Bartenders are personalizing beverage programs with cocktails that feature imaginative and flavorful homemade mixers.
Along with baskets of fresh fruit and petite-sized bottles of bitters, jars of scratch-made infused spirits are fixtures at the modern bar. By steeping herbs, spices, fruits, and vegetables into spirits from gin to whiskey, bartenders create experimental concoctions that highlight adaptable new flavor combinations—and compel curious patrons.
In his cocktail the Ballet Slipper, Ashish Mitra, bar manager of Russell House Tavern in Cambridge, Massachusetts, unites thyme-infused Beefeater Gin, vermouth, and Giffard Abricot du Roussillon liqueur. “I liked the idea of having a fruit-forward cocktail for brunch that incorporated both gin and an herbal element, but was also nicely balanced between the flavor profiles. The addition of thyme to the gin adds another dimension to the juniper and other botanicals already present, and tempers the sweetness of the fruit while giving the cocktail an unexpected depth and long, somewhat dry finish,” he explains.
Mitra’s progressive attitude to infused spirits is echoed in bars of every stripe across the nation. At Good Co., a Brooklyn neighborhood bar, customers can sip on cucumber-basil gin, raspberry-orange-lemon zest vodka, and Thai chili tequila. In Richmond, Virginia, cocktails turned out at the Rogue Gentlemen often feature imaginatively doctored spirits. Consider the Broken Compass, in which charred pineapple-infused rum is paired with vermouth and cocoa nib-Campari, or the Empty Sled, which melds orange peel-infused gin with amaro and maraschino liqueur.
For autumn, Mary Pugliese, head bartender at Robert’s Maine Grill in Kittery, Maine, infused vodka with pumpkin and combined it with cream, pumpkin purée, and maple syrup for an indulgent, seasonal twist on the martini. One of the cocktails on offer at New York restaurant Betony is the Bright Young Thing. General manager Eamon Rockey, who presides over the bar program, says it’s a simple highball on the surface, but the basil tincture amplifying the mezcal base (there’s also Dolin Blanc vermouth, pineapple, and lime oleo saccharum) “springs it up a bit and makes it a nuanced drink.”
“The mainstream audience is becoming hip to esoteric ingredients and clever combinations. Add to that an unprecedented move toward collaboration between chefs and bartenders, and an optimistic outlook might be that the house-infused spirit may just become a mainstay, the way fresh juicing is beginning to replace commercially available juices in more and more cocktail-forward bar programs,” says Mitra.

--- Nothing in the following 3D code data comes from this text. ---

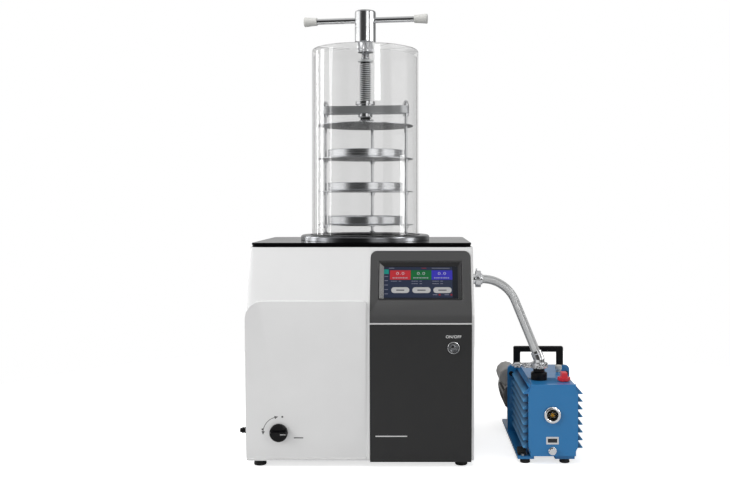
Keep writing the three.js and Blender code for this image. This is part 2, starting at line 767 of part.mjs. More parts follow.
// The turn that leans a fitting on the pump's joint from upright towards the hose.
function hoseLean() {
  const rise = hoseCorner().corner.sub(pumpKnee).normalize();
  const turn = new THREE.Quaternion().setFromUnitVectors(new THREE.Vector3(0, 0, 1), rise);
  return new THREE.Matrix4().makeRotationFromQuaternion(turn);
}

// ------------------------------------------------------------------------ pump

// The oil case's end view: cut corners above, saw-toothed cooling fins down each side.
function caseOutline() {
  const { half, bottom, top } = PUMP;
  const side = [[half - COVER.cut, bottom], [half - COVER.cut, bottom + 6], [half - 2, FIN.start - 3]];
  for (let fin = 0; fin < FIN.count; fin += 1) {
    const z = FIN.start + fin * FIN.pitch;
    side.push([half - 2, z], [half + FIN.deep, z]);
    side.push([half + FIN.deep, z + 2], [half - 2, z + 14]);
  }
  side.push([half - COVER.cut, top - 4], [half - COVER.cut - 4, top]);
  return mirroredOutline(side);
}

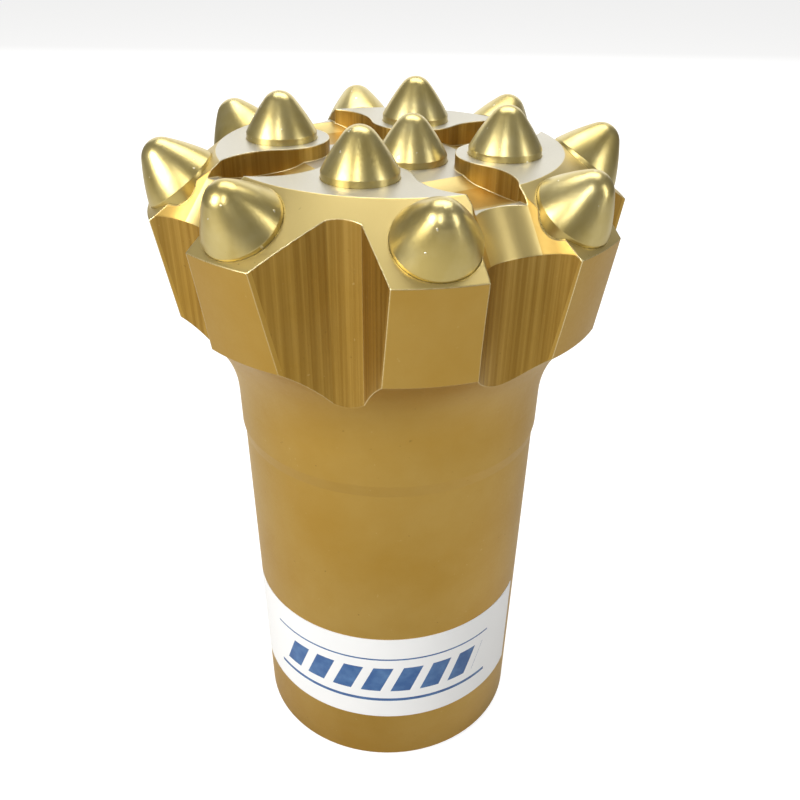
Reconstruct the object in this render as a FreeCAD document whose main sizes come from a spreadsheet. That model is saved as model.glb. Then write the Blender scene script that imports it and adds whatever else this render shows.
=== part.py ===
"""Button drill bit, 102 mm across the gauge: a steel body with a threaded socket and pressed carbide buttons.

Frame: +Z runs up the bit to its cutting face, the origin is the centre of the skirt's open end, millimetres.
Azimuths are measured in degrees about +Z from +X.
"""
import FreeCAD, Part
import Sketcher
import os
import re

SIZES = {
    # skirt and neck
    "skirt_radius": 35.0, "skirt_chamfer": 1.2, "skirt_top": 89.1,
    "neck_radius": 35.5, "neck_low": 92.0, "neck_high": 100.0, "flare_radius": 27.0,
    # head
    "flare_edge_radius": 46.4, "flare_edge_rise": 21.7, "gauge_radius": 49.5, "gauge_height": 141.7,
    "face_radius": 34.9, "top_height": 151.9, "gauge_tilt": 35.0,
    # socket, from the open end inwards
    "mouth_radius": 26.2, "mouth_depth": 14.0, "thread_minor": 22.9, "thread_major": 25.6,
    "thread_pitch": 12.7, "thread_crest": 8.2, "thread_root": 4.2,
    "relief_radius": 25.9, "relief_low": 78.0, "relief_high": 87.0,
    "seat_radius": 22.4, "seat_height": 93.0, "water_radius": 9.0, "water_low": 98.0,
    "water_high": 117.0, "water_tip": 122.0,
    # raised petals round the face
    "petal_azimuth": -103.6, "level_drop": 2.8, "boss_radius": 9.8, "ogee_radius": 13.0,
    "corner_along": 28.4, "corner_across": 20.3, "petal_mouth_along": 46.2, "petal_mouth_across": 38.5,
    "dish_radius": 24.0, "dish_depth": 1.9, "dish_centre": 25.8,
    # wide flutes, one through the rim of each petal
    "flute_floor": 39.1, "flute_floor_left": 1.8, "flute_floor_right": 4.5, "flute_floor_arc": 12.0,
    "flute_mouth": 58.0, "flute_mouth_left": 27.1, "flute_mouth_right": 19.6,
    # round side flutes and the sloping saddles above them, one between each pair of petals
    "side_flute_radius": 10.5, "side_flute_centre": 51.5,
    "saddle_radius": 11.0, "saddle_slope": 54.0, "saddle_start": 35.4, "saddle_length": 44.0,
    # flushing holes
    "flush_radius": 5.2, "flush_tilt": 25.0, "flush_start": 97.0, "flush_length": 66.0,
    # carbide buttons
    "hole_clearance": 0.05, "button_chamfer": 0.8, "tip_angle": 50.0,
    "face_button_radius": 7.25, "face_button_depth": 12.8, "face_button_show": 1.2,
    "face_button_dome": 7.7, "face_button_tip": 3.8, "face_button_flank": 39.0, "face_ring": 23.2,
    "gauge_button_radius": 8.0, "gauge_button_depth": 13.5, "gauge_button_show": 0.5,
    "gauge_button_dome": 8.5, "gauge_button_tip": 4.2, "gauge_button_flank": 43.0,
    "gauge_ring": 42.2, "gauge_spread": 24.2, "centre_offset": 4.3,
    # wrap label on the skirt
    "label_thickness": 0.15, "label_low": 16.9, "label_height": 28.7,
    "label_start": -165.0, "label_sweep": 143.0,
}
PETALS = 4
FULL_TURN = 360.0
QUARTER = FULL_TURN / PETALS
GROOVE_TURN = QUARTER / 2          # a groove lies half way between two petals
ABOVE_TOP = 12.0                   # how far the cutting tools run out above the face
BELOW_LEVEL = 6.0                  # how far the petals' outline is drawn below the dropped level

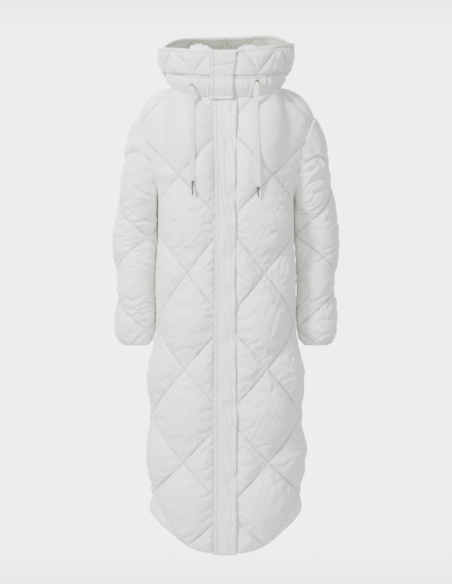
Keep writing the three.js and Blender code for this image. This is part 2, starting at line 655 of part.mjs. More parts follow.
function addClosing() {
  const lowLevels = [0, 1, 2, 3, ...levelsBetween(4, ARMPIT_ROW - 2, 2)];
  const zipLevels = [ZIP.stopsShort, ...lowLevels.slice(1), ...levelsBetween(ARMPIT_ROW, FRONT_ROWS, 1)];
  const hoodLevels = levelsBetween(FRONT_ROWS + 1, RIM - 1, 1);
  const zipColumns = () => [-ZIP.half, ZIP.half];
  const zipUnder = () => -ZIP.sunk - ZIP.thick;
  const zipAll = [...zipLevels, ...hoodLevels, RIM - ZIP.stopsShort];
  frontStrip("zip", zipAll, zipColumns, zipUnder, ZIP.thick, ZIP_TAPE);

  const placketLevels = [...lowLevels, ...levelsBetween(ARMPIT_ROW, FRONT_ROWS - 1, 1), PLACKET.top];
  frontStrip("placket", placketLevels, () => PLACKET.across, offPanel, PLACKET.thick, SHELL_FABRIC);

  const flapLevels = [FRONT_ROWS - 0.5, FRONT_ROWS + 0.5, ...levelsBetween(FRONT_ROWS + 2, RIM - 2, 2), RIM - 0.2];
  const flapColumns = (level) => {
    const left = lerp(HOOD_FLAP.leftBelow, HOOD_FLAP.leftAbove, smooth(level, FRONT_ROWS, RIM));
    return [HOOD_FLAP.right, HOOD_FLAP.stitch, lerp(HOOD_FLAP.stitch, left, 0.5), left];
  };
  const flapUnder = (along, level) =>
    offPanel(along) + HOOD_FLAP.overPlacket * (1 - smooth(level, FRONT_ROWS - 0.5, FRONT_ROWS + 3));
  frontStrip("hood_flap", flapLevels, flapColumns, flapUnder, HOOD_FLAP.thick, SHELL_FABRIC);
}

// A soft fold of facing: a pad behind the rim that stands highest in its middle.
function addFacing(name, [from, to]) {
  const columns = range(9).map((n) => n / 8);
  const heights = range(6).map((n) => n / 5);
  const side = (back) =>
    heights.map((h) =>
      columns.map((c) => {
        const swell = Math.sqrt(Math.sin(Math.PI * THREE.MathUtils.clamp(c, 0.04, 0.96)));
        const roundTop = Math.sqrt(1 - 0.9 * h ** 4);
        const depth = WALL + LAY_GAP + FACING.tuck * h + back * FACING.thick * swell * roundTop;
        const rise = lerp(FACING.low, FACING.high * swell, h);
        const level = RIM + Math.min(0, rise) / FACING.rowHeight;
        return frontRaised(lerp(from, to, c), level, -depth, Math.max(0, rise));
      }),
    );
  add(name, wallGeometry(side(0), side(1), { step: 1 }), FACING_FABRIC);
}

function addEyelet(name, { along, row }) {
  const ring = new THREE.TorusGeometry(EYELET.radius, EYELET.tube, 8, 18);
  const { out } = frontPlace(along, FRONT_ROWS + row);
  ring.applyQuaternion(new THREE.Quaternion().setFromUnitVectors(new THREE.Vector3(0, 0, 1), out));
  const mesh = add(name, ring, EYELET_METAL);
  mesh.position.copy(frontRaised(along, FRONT_ROWS + row, BAND_PUFF + EYELET.tube + EYELET.seat));
}

// A cord's route, whose width stays level all the way.
class FlatCordPath extends THREE.CatmullRomCurve3 {
  computeFrenetFrames(steps) {
    const tangents = range(steps + 1).map((n) => this.getTangentAt(n / steps));
    const binormals = tangents.map((t) => new THREE.Vector3(0, t.z, -t.y).normalize());
    const normals = tangents.map((t, n) => new THREE.Vector3().crossVectors(binormals[n], t));
    return { tangents, normals, binormals };
  }
}

// A flat cord of eight sides along its route, and the metal tip that hangs from it.
function addCord(side, route) {
  const [w, t] = [CORD.width / 2, CORD.thick / 2];
  const section = new THREE.Shape(
    [[-w, -t / 3], [-w + t, -t], [w - t, -t], [w, -t / 3], [w, t / 3], [w - t, t], [-w + t, t], [-w, t / 3]].map(
      ([x, y]) => new THREE.Vector2(x, y),
    ),
  );
  const extrudePath = new FlatCordPath(route.map((p) => new THREE.Vector3(...p)));
  add(`cord_${side}`, new THREE.ExtrudeGeometry(section, { steps: CORD.steps, extrudePath }), CORD_BRAID);
  const length = TIP.length[side];
  const tip = add(`cord_tip_${side}`, new THREE.CylinderGeometry(TIP.top, TIP.end, length, 12), TIP_METAL);
  const down = extrudePath.getTangentAt(1);
  tip.quaternion.setFromUnitVectors(new THREE.Vector3(0, -1, 0), down);
  tip.position.copy(extrudePath.getPointAt(1)).addScaledVector(down, SEAM_GAP + length / 2);
}

addClosing();
addFacing("hood_facing_right", FACING.right);
addFacing("hood_facing_left", FACING.left);
for (const side of ["right", "left"]) {
  addEyelet(`eyelet_${side}`, EYELET_PLACES[side]);
  addCord(side, CORD_ROUTES[side]);
}

export default coat;
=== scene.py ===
"""A long hooded puffer coat, filled out as if it were worn. Sizes are in metres.

Every panel is a grid of points: its surface at the stitches, and how far the filling lifts the cloth off it.
Rows run up from the hem, and columns from the centre front or back to the side seam.
"""

import math
from functools import lru_cache
from itertools import product

import bpy
import numpy as np
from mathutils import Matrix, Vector


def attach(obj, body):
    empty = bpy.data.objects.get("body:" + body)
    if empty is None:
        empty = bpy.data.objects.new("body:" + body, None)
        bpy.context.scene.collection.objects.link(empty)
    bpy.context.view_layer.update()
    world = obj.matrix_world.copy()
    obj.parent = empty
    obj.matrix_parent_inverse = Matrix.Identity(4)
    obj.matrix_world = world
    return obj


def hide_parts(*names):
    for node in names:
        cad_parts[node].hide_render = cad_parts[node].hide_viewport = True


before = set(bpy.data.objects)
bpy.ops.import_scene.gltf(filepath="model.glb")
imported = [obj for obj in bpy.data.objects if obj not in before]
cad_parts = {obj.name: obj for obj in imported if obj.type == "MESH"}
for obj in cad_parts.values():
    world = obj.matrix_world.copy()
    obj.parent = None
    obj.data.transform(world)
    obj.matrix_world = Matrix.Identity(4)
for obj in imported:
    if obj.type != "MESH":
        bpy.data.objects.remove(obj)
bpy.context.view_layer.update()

# Camera and picture
PHOTO_WIDTH = 452
PHOTO_HEIGHT = 584
NECK_LINE = 92  # the photo's row at the height of the origin
METRES_PER_PIXEL = 0.0027  # at the coat's middle depth
CAMERA_DISTANCE = 4.5
SENSOR_WIDTH = 36.0  # mm

# Studio
FLOOR_Z = -1.5
FLOOR_RADIUS = 0.6
LIGHT_AIM = -0.55
HORIZON = {"full": 0.14, "gone": 0.24}  # how far up and down the room's pale wall reaches
WALL_LIGHT = {"round": 1.9, "behind": 3.1, "from": 0.3, "to": 0.85}
ROOM = {"light": 0.47, "from_left": 0.35}
ROOM_TINTS = (0.99, 0.995, 1.0, 1), (1.0, 1.0, 0.95, 1)  # of its wall and of the rest
LIGHTS = (
    ("key", (-2.5, -2.6, 2.1), 0.9, 460),
    ("fill", (1.5, -3.5, 0.2), 2.4, 100),
    ("top", (-0.4, 0.8, 2.2), 1.2, 90),
    ("behind", (-1.6, 3.2, 0.6), 2.2, 150),
)

# Drawstrings: where they leave the hood's band and the route that each hangs along
CORD_WIDTH = 0.015
CORD_THICK = 0.003
CORD_ROUTES = {
    "left": [
        (0.0815, -0.1206, 0.012), (0.0810, -0.1214, 0.003), (0.0800, -0.1218, -0.012),
        (0.0790, -0.1218, -0.028), (0.0780, -0.1220, -0.042), (0.0775, -0.1240, -0.052),
        (0.0774, -0.1280, -0.061), (0.0774, -0.1335, -0.072), (0.0776, -0.1390, -0.083),
        (0.0780, -0.1435, -0.095), (0.0786, -0.1470, -0.110), (0.0794, -0.1495, -0.127),
        (0.0803, -0.1508, -0.146), (0.0812, -0.1512, -0.166), (0.0820, -0.1512, -0.186),
        (0.0827, -0.1512, -0.206), (0.0833, -0.1512, -0.226), (0.0837, -0.1512, -0.246),
        (0.0840, -0.1510, -0.265),
    ],
    "right": [
        (-0.0900, -0.1171, 0.0025), (-0.0900, -0.1188, -0.008), (-0.0900, -0.1200, -0.022),
        (-0.0900, -0.1205, -0.036), (-0.0899, -0.1220, -0.047), (-0.0898, -0.1260, -0.056),
        (-0.0896, -0.1310, -0.066), (-0.0894, -0.1365, -0.077), (-0.0892, -0.1415, -0.089),
        (-0.0890, -0.1450, -0.101), (-0.0888, -0.1480, -0.116), (-0.0886, -0.1500, -0.133),
        (-0.0884, -0.1509, -0.151), (-0.0882, -0.1510, -0.170), (-0.0880, -0.1510, -0.190),
        (-0.0878, -0.1510, -0.210), (-0.0876, -0.1510, -0.230), (-0.0875, -0.1508, -0.249),
    ],
}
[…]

Vodka’s neutral canvas has long lent itself well to infusions, successfully marrying with ingredients like dill and horseradish. But it’s certainly not the only spirit that benefits from such concentrated bursts of flavor.
“Vodka is really just the easiest. The attraction of infusing other spirits is that it takes more skill,” says Taha Ismail, beverage director for Chef Mike Isabella’s Washington, D.C., and Virginia restaurant concepts—including Kapnos, Graffiato, G, and the forthcoming Pepita. “It’s a way to show off a little, but it becomes about tasting as you go and knowing what flavors are going to work not only with the spirit you are using as your base, but the specific brand and even region it comes from.” Ismail’s Angry Elf, a tequila drink at Kapnos, gets a jolt of Serrano-infused green Chartreuse, while his Tony Star at Graffiato stars mezcal infused with Thai chilies.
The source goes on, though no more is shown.